Suara.com - Wakil Ketua Umum Partai Demokrat Syarief Hasan menegaskan langkah Presiden Susilo Bambang Yudhoyono menunjuk bekas Menteri Hukum dan HAM Patrialis Akbar menjadi hakim Mahkamah Konstitusi ketika itu, tidak ada yang dilanggar, meskipun tidak melalui uji kelayakan dan kepatutan.
"Sebenarnya peraturan undang-undangnya begitu (uji kelayakan). Kalau nggak setuju, ya UU-nya di-review. (hakim MK) memang ada yang ditunjuk pemerintah, ditunjuk DPR, yang DPR ada uji kelayakan. Jadi kalau dianggap itu nggak bagus, silakan saja diubah," kata Syarief, Jumat (27/1/2017).
Nama Patrialis kembali sohor setelah dibekuk KPK pada Rabu (25/1/2017) karena diduga menerima suap 20 ribu dollar AS dan 200 ribu dollar Singapura atau sekitar Rp2 miliar. Suap tersebut diduga untuk mempengaruhi putusan MK atas permohonan uji materi UU Nomor 41 Tahun 2014 tentang Peternakan dan Kesehatan Hewan.
Syarif yang merupakan anggota Komisi I DPR menegaskan Yudhoyono memilih Patrialis ketika itu bukan sebagai bentuk kompensasi atas pengabdian Patrialis selama menjadi Menteri Hukum dan HAM.
Itu sebabnya, menurut Syarief, tidak ada kaitan antara Yudhoyono dan kasus yang menjerat Patrialis saat ini.
"Nggak ada kaitannya dong. Kenapa kok masalah lalu yang dikait-kaitkan sementara kejadiannya sekarang. Kan nggak ada relevansinya," kata dia.
Partai Demokrat menyerahkan semua proses hukum kasus Patrialis kepada KPK.
"Kami serahkan ke KPK. Nggak ada kaitannya dngn demokrat. Patrialis kan eks politisi PAN, tanya ke PAN jangan tanya ke Demokrat," tuturnya.
Patrialis kini telah ditetapkan menjadi tersangka.

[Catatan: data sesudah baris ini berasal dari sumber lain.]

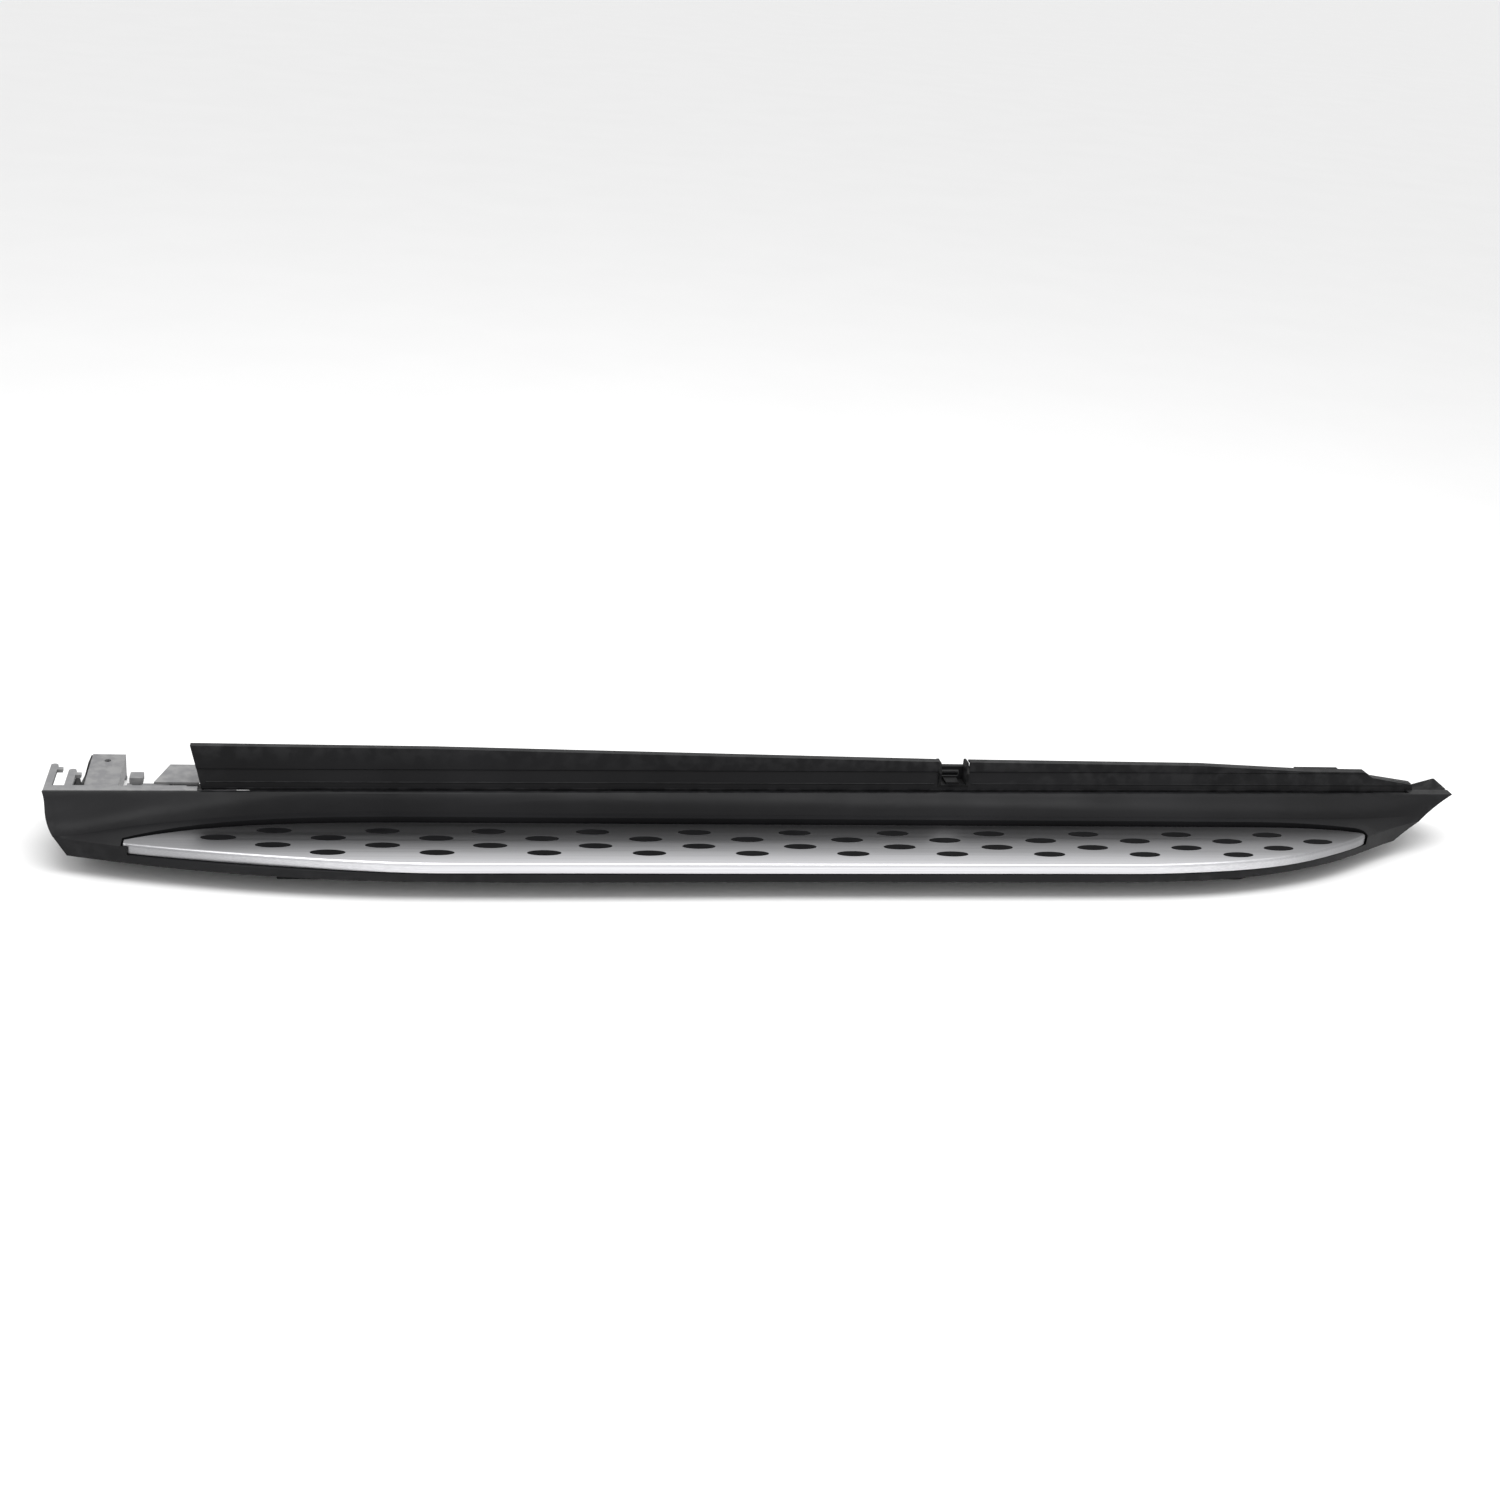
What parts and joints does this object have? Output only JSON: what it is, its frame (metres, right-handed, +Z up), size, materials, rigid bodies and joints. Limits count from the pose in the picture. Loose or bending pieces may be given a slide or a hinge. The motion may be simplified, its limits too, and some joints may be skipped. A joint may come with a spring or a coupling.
{
  "type": "running board",
  "caption": "Sill-mounted running board: black moulded step body and tall panel, tapered aluminium tread with oval rubber studs, and an inner carrier with bolt slots and end arms.",
  "frame": {"origin": "middle of the underside, on the surface that the board stands on", "axes": "+X towards the rear of the car along the board, -Y outboard, +Z up"},
  "size_m": [1.996, 0.3649, 0.137],
  "materials": {
    "skin_plastic": "fine moulded grain, black, satin",
    "carrier_plastic": "black glass-filled moulding, semi-matt",
    "inner_plastic": "grey unpainted moulding, rough",
    "tread_aluminium": "brushed along the length, satin anodised",
    "stud_rubber": "matt black",
    "bracket_steel": "black electrocoat",
    "beam_aluminium": "mill finish",
    "zinc_steel": "zinc plated"
  },
  "bodies": {
    "root": {"step_body": "skin_plastic", "sill_panel": "skin_plastic", "tread_plate": "tread_aluminium", "tread_mat": "stud_rubber", "tread_nuts": "zinc_steel", "panel_screws": "zinc_steel", "notch_clip": "carrier_plastic", "carrier": "carrier_plastic", "bracket_bolts": "zinc_steel", "bracket_nuts": "zinc_steel", "support_beam": "beam_aluminium", "beam_plugs": "carrier_plastic", "bottom_cover": "carrier_plastic", "cover_screws": "zinc_steel", "front_end_support": "inner_plastic", "rear_end_support": "carrier_plastic", "front_arm": "inner_plastic", "rear_arm": "carrier_plastic", "rear_arch_plate": "carrier_plastic", "front_arch_plate": "carrier_plastic", "mount_bracket_1": "bracket_steel", "mount_bracket_2": "bracket_steel", "mount_bracket_3": "bracket_steel", "mount_bracket_4": "bracket_steel", "mount_bracket_5": "bracket_steel"}
  },
  "joints": []
}
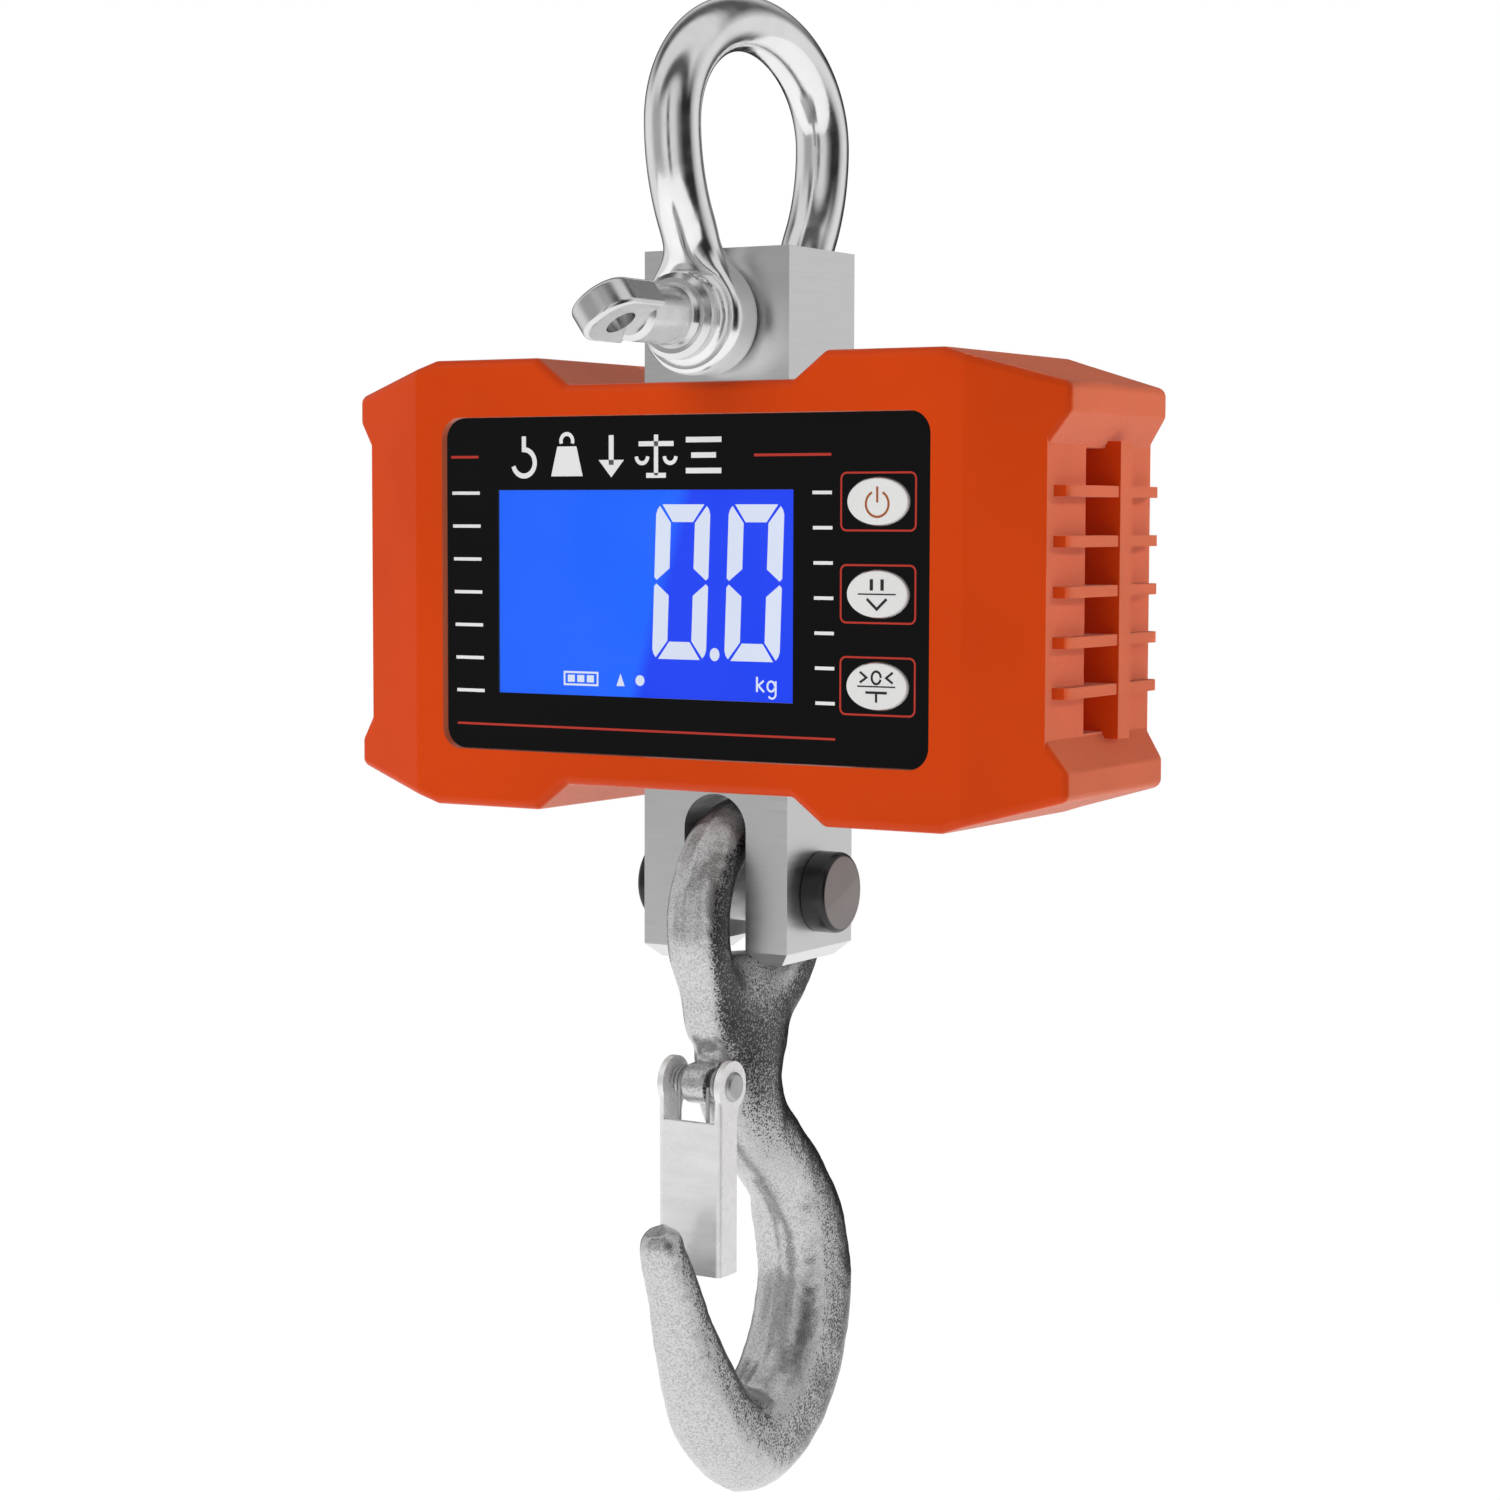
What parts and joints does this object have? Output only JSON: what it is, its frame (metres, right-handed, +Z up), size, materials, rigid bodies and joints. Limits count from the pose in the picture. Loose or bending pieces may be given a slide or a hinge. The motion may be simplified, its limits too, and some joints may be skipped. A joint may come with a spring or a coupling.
{
  "type": "crane scale",
  "caption": "Hanging crane scale: shackle on a load cell block, boxy case with lit display and oval buttons, and a swinging eye hook with a spring latch.",
  "frame": {"origin": "inside crown of the shackle bow, where the scale hangs from a hook", "axes": "+Z up along the load line, -Y out of the display, +X to the right seen from the front"},
  "size_m": [0.1852, 0.1073, 0.3452],
  "materials": {
    "shackle_steel": "polished",
    "pin_steel": "polished",
    "cell_aluminium": "satin, fine brushed grain",
    "hook_steel": "forged and zinc plated, grainy",
    "latch_steel": "bright pressed sheet",
    "fastener_steel": "plated",
    "cross_pin_steel": "turned",
    "cap_black": "dark, satin",
    "case_orange": "moulded, satin",
    "panel_black": "gloss",
    "window_clear": "clear",
    "display_blue": "lit",
    "light_box_white": "matte",
    "button_white": "satin",
    "rubber_black": "matte",
    "board_green": "semi gloss",
    "socket_white": "matte",
    "switch_black": "matte",
    "sheath_grey": "matte",
    "lead_red": "matte",
    "holder_black": "matte",
    "battery_wrap": "gloss"
  },
  "bodies": {
    "shackle": {"shackle_bow": "shackle_steel", "shackle_pin": "pin_steel"},
    "scale_body": {"load_cell": "cell_aluminium", "gauge_cover_front": "fastener_steel", "gauge_cover_rear": "fastener_steel", "hook_pin": "cross_pin_steel", "pin_cap_left": "cap_black", "pin_cap_right": "cap_black", "shell_gasket": "rubber_black", "front_shell": "case_orange", "rear_shell": "case_orange", "upper_seal": "rubber_black", "lower_seal": "rubber_black", "shell_screws": "fastener_steel", "cell_screws": "fastener_steel", "board_screws": "fastener_steel", "door_screws": "fastener_steel", "panel_overlay": "panel_black", "display_window": "window_clear", "lcd_module": "display_blue", "lcd_backlight": "light_box_white", "tact_switches": "switch_black", "main_board": "board_green", "board_connectors": "socket_white", "gauge_cable": "sheath_grey", "battery_leads": "lead_red", "battery_cell_1": "battery_wrap", "battery_cell_2": "battery_wrap", "battery_holder": "holder_black", "battery_door": "case_orange"},
    "hook": {"hook_body": "hook_steel"},
    "latch": {"latch_plate": "latch_steel", "latch_pin": "fastener_steel", "latch_spring": "fastener_steel"},
    "power_button": {"power_button": "button_white"},
    "hold_button": {"hold_button": "button_white"},
    "tare_button": {"tare_button": "button_white"}
  },
  "joints": [
    {"name": "body_swing", "type": "hinge", "parent": "shackle", "child": "scale_body", "pos_m": [0, 0, -0.061], "axis": [0, 1, 0], "range_deg": [-85, 85]},
    {"name": "hook_swing", "type": "hinge", "parent": "scale_body", "child": "hook", "pos_m": [0, 0, -0.19], "axis": [1, 0, 0], "range_deg": [-30, 30]},
    {"name": "latch_pivot", "type": "hinge", "parent": "hook", "child": "latch", "pos_m": [0, -0.0203, -0.233], "axis": [1, 0, 0], "range_deg": [0, 38], "stiffness_Nm_per_rad": 0.03, "springref_deg": -40.11},
    {"name": "power_press", "type": "slide", "parent": "scale_body", "child": "power_button", "axis": [0, 1, 0], "range_m": [0, 0.0006], "stiffness_N_per_m": 1500, "springref_m": -0.0003},
    {"name": "hold_press", "type": "slide", "parent": "scale_body", "child": "hold_button", "axis": [0, 1, 0], "range_m": [0, 0.0006], "stiffness_N_per_m": 1500, "springref_m": -0.0003},
    {"name": "tare_press", "type": "slide", "parent": "scale_body", "child": "tare_button", "axis": [0, 1, 0], "range_m": [0, 0.0006], "stiffness_N_per_m": 1500, "springref_m": -0.0003}
  ]
}
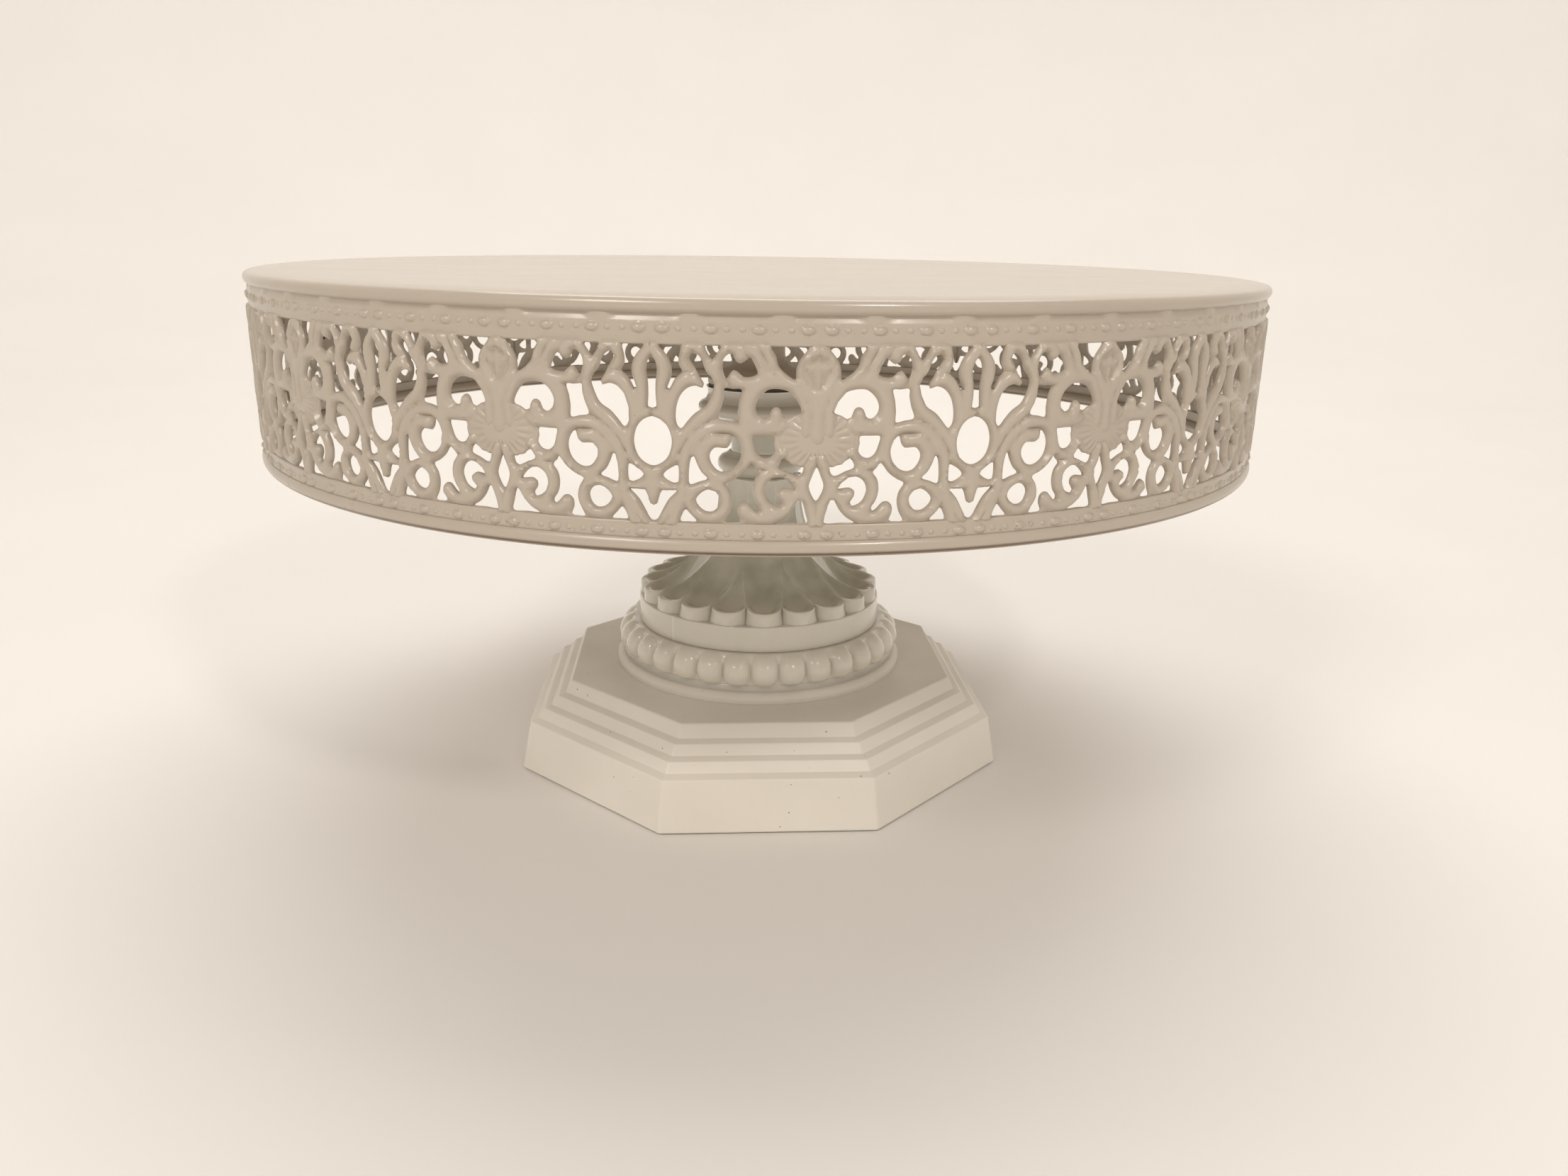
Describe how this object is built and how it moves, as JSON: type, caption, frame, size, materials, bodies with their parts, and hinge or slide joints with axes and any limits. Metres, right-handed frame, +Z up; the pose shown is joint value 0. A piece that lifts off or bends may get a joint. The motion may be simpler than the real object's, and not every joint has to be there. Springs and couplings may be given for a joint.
{
  "type": "cake stand",
  "caption": "Round pedestal cake stand: glossy cream metal plate with an openwork lace skirt, screwed onto a white beaded, leafed and stepped octagonal pedestal.",
  "frame": {"origin": "middle of the resting face, on the pedestal's axis", "axes": "+Z up along the pedestal's axis; -Y is the front, square to one flat of the octagonal foot"},
  "size_m": [0.305, 0.305, 0.159],
  "materials": {
    "plate_paint": "glossy warm cream enamel on stamped steel",
    "wire_steel": "plain drawn wire",
    "zinc_steel": "bright zinc plate",
    "gasket_rubber": "matte black",
    "column_plastic": "glossy, faintly translucent cool white",
    "foot_plastic": "satin warm white with fine specks",
    "cover_plastic": "matte ivory",
    "ballast_iron": "rough casting",
    "pad_foam": "soft matte pads"
  },
  "bodies": {
    "pedestal": {"octagon_foot": "foot_plastic", "gadroon_ring": "column_plastic", "leaf_column": "column_plastic", "knop_ring": "column_plastic", "capital": "column_plastic", "core_tube": "zinc_steel", "tie_rod": "zinc_steel", "coupling_nut": "zinc_steel", "foot_washer": "zinc_steel", "foot_lock_washer": "zinc_steel", "foot_nut": "zinc_steel", "ballast_ring": "ballast_iron", "base_cover": "cover_plastic", "cover_screws": "zinc_steel", "foot_pads": "pad_foam"},
    "gasket": {"neck_gasket": "gasket_rubber"},
    "plate": {"plate_top": "plate_paint", "rim_wire": "wire_steel", "lace_band": "plate_paint", "hem_wire": "wire_steel", "band_seam_clips": "plate_paint", "plate_stiffener": "plate_paint", "plate_stud": "zinc_steel", "plate_neck": "plate_paint", "neck_washer": "zinc_steel", "neck_nut": "zinc_steel"}
  },
  "joints": [
    {"name": "gasket_lift", "type": "slide", "parent": "pedestal", "child": "gasket", "axis": [0, 0, 1], "range_m": [0, 0.008]},
    {"name": "plate_turn", "type": "hinge", "parent": "gasket", "child": "plate", "pos_m": [0, 0, 0.123], "axis": [0, 0, 1], "range_deg": [0, 2880]}
  ],
  "couplings": [
    {"joint": "gasket_lift", "follows": "plate_turn", "m_per_rad": 0.00015915}
  ]
}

Dia langsung ditahan KPK.
Penahanan Patrialis sebagai tersangka kasus suap menambah panjang daftar mantan menteri era Presiden SBY yang terjerat kasus hukum.
Sebelumnya, ada lima mantan menteri yang tersangkut, yakni Andi Mallarangeng, Suryadharma Ali, Jero Wacik, Siti Fadilah Supari, dan Dahlan Iskan.